→ RECORDED INFORMATION:
----

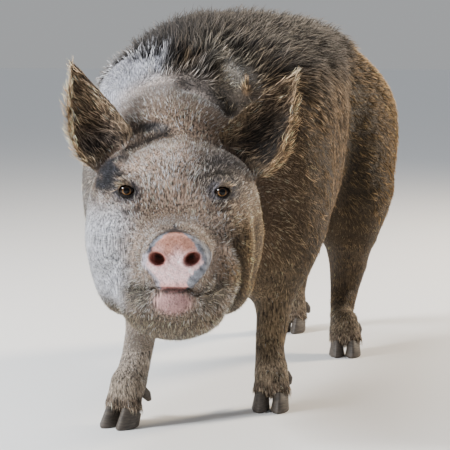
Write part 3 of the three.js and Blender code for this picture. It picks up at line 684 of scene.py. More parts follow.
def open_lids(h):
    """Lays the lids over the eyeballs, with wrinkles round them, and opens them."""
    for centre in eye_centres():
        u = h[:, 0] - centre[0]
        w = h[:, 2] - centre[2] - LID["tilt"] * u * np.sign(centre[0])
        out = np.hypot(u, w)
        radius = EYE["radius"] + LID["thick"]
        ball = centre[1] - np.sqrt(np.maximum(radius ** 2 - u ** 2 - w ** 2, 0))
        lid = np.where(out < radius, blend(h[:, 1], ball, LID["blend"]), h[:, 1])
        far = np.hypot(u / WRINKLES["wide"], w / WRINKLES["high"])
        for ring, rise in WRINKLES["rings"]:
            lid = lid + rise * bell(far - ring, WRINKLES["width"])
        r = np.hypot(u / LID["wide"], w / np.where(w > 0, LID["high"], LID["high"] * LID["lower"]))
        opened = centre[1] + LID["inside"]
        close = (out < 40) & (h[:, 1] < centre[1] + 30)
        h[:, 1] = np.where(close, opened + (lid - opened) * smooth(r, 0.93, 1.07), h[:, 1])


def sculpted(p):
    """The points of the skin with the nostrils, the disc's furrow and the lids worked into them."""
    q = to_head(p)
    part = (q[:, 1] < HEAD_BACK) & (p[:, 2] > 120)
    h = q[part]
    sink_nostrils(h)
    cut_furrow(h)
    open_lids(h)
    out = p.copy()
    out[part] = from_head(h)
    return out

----

→ WHAT YOU WILL DO: Copy every line of the listing that includes the string "part".

→ ANSWER FOR THIS EXERCISE:
Write part 3 of the three.js and Blender code for this picture. It picks up at line 684 of scene.py. More parts follow.
    part = (q[:, 1] < HEAD_BACK) & (p[:, 2] > 120)
    h = q[part]
    out[part] = from_head(h)